To get a sense of the gestation period of a comeback, he thinks it began in the Fall of last year when he was over in Asia:

Yeah, it was somewhere during the Asian stretch last year.  I played two tournaments in Shanghai, I played an exhibition with Tiger, and then I played in Dubai. And it was somewhere, I can’t really tell you what exact moment it was, but it was somewhere in those few weeks where I started to really get the feel for what I needed to do.

And I’ve continued it on and I had a great off‑season and I hit the ball well and I practiced hard and I’ve continued it on into this year.

So that puts Brendon de Jonge in the last group with McIlroy and he’s not intimidated by that at all:

I feel very comfortable.  I’ve been out here long enough now.  I’ve played quite a bit with Rory.  I know obviously what a great player he is. No, I feel very comfortable.  I’m looking forward to tomorrow.

He probably also feels very comfortable because he had a putting lesson with Nick Price and he seems to have captured lightning in a bottle. Price is a hero of his and he has stayed at his house for this tournament for six or seven years now.

Russell Henley is two shots behind de Joeng and will be paired with Lee Westwood who is another shot behind him. Henley seems to be quite confident in the state of his game:

I’m just going to keep doing what I’m doing.  I haven’t been in contention obviously as much as I would like in the last however many months, but this is where I want to be and this is why I practice and I’m just going to try and enjoy it.

Westwood is having a bit of a renaissance himself shooting 68, 65, a nice trend:

I haven’t been hitting the ball well.  I haven’t done for probably over a year and a half, but it definitely feels like it’s coming back; with the movements I’m working on, definitely getting more penetrating flight on it and my distance control like I said has come back.  I feel confident being able to hit at one side of the green and shape it in.  I’m starting to get that fade back that I always used to hit.

It’s just me getting it in better positions again and gradually building up the confidence with it.  I started in L.A. and I started to hit it better and then the Match Play is just one of them weeks, didn’t really have a chance to see what it was like.  I played great, but lost to a 6‑under [by Harris English] and going home.
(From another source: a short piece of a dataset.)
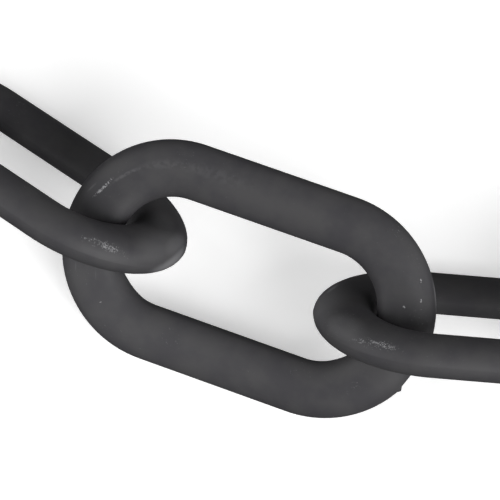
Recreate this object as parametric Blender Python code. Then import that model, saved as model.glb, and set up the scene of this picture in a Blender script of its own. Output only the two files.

But you can’t let that get you down and then this week I just tried to carry on where I left off in L.A. really.

Tiger Woods made the cut on the number shooting 71, 69:

Well, I would like to obviously hit it better than I have been, and especially today.  I didn’t hit it very good today.  But I fought out a number, which is always a good thing.  Somehow would like to put together a good weekend.  We’re all bunched in there. Anything can happen this weekend.
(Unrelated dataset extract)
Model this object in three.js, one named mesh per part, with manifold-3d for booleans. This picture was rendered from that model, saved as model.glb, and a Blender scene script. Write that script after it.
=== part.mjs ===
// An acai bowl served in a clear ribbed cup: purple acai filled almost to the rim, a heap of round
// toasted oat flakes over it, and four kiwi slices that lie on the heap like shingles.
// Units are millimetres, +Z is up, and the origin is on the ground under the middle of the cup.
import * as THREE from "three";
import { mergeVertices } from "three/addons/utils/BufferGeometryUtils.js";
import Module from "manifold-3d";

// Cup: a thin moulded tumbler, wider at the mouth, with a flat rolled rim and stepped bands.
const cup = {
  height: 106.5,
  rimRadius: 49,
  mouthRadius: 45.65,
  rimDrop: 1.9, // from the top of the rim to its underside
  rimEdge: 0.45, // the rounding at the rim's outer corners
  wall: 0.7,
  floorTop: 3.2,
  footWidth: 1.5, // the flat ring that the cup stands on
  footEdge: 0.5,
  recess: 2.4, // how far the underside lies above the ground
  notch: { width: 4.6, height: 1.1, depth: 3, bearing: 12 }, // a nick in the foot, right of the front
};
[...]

But he doesn’t seem to be particularly worried about his year:

It’s only three events, so not that many rounds into it. Yeah, there’s a lot of positives in there.  Certainly a lot of positives.  Mainly I just feel hungry. Yeah, absolutely, short game was spotty and now it’s good again, so now just need my ball-striking to come around. I putted good today.  I made a lot of putts which was nice.  The putts that I hit, they had the right speed on them, so I wasn’t — I had a good feel for them today, which yesterday I was off.

Phil Mickelson had a tough two days for him and missed the cut by one, shooting 70, 71:

You know, I gave it a try. I had a hard time making birdies today.  I don’t know what it was.  When I hit a reasonable shot, I missed the putt, and I don’t know, I just had a hard time making birdies.

I drove the ball well.  I mean, I hit 75 percent of my fairways.  That’s a good thing for me.  I’m starting to drive the ball well.  What I normally do well on my iron play was distance control was off, it just wasn’t sharp, and I didn’t putt as well as I had expected.  I made — I didn’t putt bad but I didn’t putt great.

It seems like all to often, Tiger and Phil come off an extended break and don’t quite seem to have it. We’ll see if Tiger can move up the leaderboard with his trademark storming of the castle on the weekend. And find out, “What will Phil do?” in his next tournament.